The lawsuit isn't Dutschke's only connection to Holland. She is part of a family that has had political skirmishes with him.
Her son, Steve Holland, a Democratic state representative, said his mother encountered Dutschke at a rally in the town of Verona in 2007, when Dutschke ran as a Republican against Steve Holland.
Holland said his mother confronted Dutschke after he made a derogatory speech about the Holland family. She demanded that he apologize, which Holland says he did.
Dutschke's MySpace page has several pictures with him and Wicker. Republicans in north Mississippi say Dutschke used to frequently show up at GOP events and mingle with people, usually finding a way to get a snapshot of himself with the headliner.
The first suspect accused by the FBI, Paul Kevin Curtis, 45, also had also had ties to Holland. Curtis was arrested on April 17 at his Corinth, Miss., home, but the charges were dropped six days later. After his arrest, Curtis said he was framed and gave investigators Dutschke's name as someone who could have sent the letters, the affidavit said.
Some of the language in the letters was similar to posts on Curtis' Facebook page and they were signed, "I am KC and I approve this message." Curtis often used a similar online signoff.
Curtis has said he knows Dutschke and they feuded over the years, but he wasn't sure what caused it.

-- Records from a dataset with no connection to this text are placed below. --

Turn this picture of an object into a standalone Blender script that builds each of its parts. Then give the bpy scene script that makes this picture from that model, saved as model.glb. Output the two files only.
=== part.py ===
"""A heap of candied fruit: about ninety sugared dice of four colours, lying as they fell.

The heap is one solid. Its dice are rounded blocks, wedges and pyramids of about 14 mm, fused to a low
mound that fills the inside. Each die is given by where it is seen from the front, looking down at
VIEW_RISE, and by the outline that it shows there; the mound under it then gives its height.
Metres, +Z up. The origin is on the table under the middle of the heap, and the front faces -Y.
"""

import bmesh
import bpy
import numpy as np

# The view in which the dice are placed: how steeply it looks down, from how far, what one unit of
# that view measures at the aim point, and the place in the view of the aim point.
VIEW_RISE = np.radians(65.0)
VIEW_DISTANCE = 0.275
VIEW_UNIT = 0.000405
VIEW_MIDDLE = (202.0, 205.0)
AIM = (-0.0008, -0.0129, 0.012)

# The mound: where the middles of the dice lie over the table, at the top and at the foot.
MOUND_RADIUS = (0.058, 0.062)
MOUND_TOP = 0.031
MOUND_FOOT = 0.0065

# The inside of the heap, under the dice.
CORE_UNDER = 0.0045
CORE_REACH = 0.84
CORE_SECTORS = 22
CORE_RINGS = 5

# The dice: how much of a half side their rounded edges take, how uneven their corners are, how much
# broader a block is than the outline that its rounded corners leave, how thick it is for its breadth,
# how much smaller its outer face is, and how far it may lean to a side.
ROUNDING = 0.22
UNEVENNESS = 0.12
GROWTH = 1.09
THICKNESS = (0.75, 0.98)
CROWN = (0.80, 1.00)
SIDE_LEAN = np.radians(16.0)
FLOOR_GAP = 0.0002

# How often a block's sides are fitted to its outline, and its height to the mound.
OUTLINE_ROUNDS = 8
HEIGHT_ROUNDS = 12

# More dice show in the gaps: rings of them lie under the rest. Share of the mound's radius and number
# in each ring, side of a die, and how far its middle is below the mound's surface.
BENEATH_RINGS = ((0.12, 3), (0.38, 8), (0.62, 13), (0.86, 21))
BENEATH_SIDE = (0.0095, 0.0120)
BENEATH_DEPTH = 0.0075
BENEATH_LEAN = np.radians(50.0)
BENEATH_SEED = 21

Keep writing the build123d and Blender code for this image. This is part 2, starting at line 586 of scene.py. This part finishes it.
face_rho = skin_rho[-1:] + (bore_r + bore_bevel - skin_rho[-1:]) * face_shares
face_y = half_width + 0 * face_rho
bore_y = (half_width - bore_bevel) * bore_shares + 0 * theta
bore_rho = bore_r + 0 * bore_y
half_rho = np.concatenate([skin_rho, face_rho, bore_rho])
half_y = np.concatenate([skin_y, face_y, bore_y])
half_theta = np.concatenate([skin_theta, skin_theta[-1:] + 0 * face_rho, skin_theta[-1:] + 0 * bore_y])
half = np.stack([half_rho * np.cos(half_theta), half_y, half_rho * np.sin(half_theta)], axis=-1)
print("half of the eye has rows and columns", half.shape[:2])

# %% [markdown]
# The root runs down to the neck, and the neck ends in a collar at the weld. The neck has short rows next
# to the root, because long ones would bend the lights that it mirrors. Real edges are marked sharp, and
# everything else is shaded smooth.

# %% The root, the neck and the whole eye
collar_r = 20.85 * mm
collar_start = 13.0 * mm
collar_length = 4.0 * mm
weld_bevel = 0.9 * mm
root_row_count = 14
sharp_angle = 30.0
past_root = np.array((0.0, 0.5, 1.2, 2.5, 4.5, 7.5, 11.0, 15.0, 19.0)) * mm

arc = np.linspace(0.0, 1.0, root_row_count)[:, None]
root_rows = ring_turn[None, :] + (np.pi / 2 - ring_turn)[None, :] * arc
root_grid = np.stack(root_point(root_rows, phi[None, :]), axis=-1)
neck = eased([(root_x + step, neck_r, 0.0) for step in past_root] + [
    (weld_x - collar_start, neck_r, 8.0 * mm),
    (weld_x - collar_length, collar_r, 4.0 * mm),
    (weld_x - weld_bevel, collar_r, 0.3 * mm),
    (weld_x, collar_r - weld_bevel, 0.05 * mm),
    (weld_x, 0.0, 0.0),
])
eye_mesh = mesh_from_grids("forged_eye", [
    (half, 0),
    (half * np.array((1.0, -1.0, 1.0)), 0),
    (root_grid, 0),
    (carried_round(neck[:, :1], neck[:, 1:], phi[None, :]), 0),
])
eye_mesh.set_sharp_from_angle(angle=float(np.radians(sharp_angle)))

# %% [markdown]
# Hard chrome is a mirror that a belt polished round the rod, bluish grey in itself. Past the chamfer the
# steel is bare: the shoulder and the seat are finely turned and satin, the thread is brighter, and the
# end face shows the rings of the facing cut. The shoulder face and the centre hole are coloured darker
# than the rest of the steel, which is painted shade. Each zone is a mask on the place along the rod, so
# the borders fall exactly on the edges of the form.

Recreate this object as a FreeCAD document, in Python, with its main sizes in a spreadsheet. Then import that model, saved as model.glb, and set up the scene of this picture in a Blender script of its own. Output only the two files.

Dutschke made a brief appearance Monday in federal court, wearing an orange jumpsuit with his hands shackled. He said little during the hearing other than answering affirmatively to the judge's questions about whether he understood the charges against him. U.S. Magistrate S. Allan Alexander set his preliminary and detention hearing to take place Thursday.
He faces up to life in prison if convicted.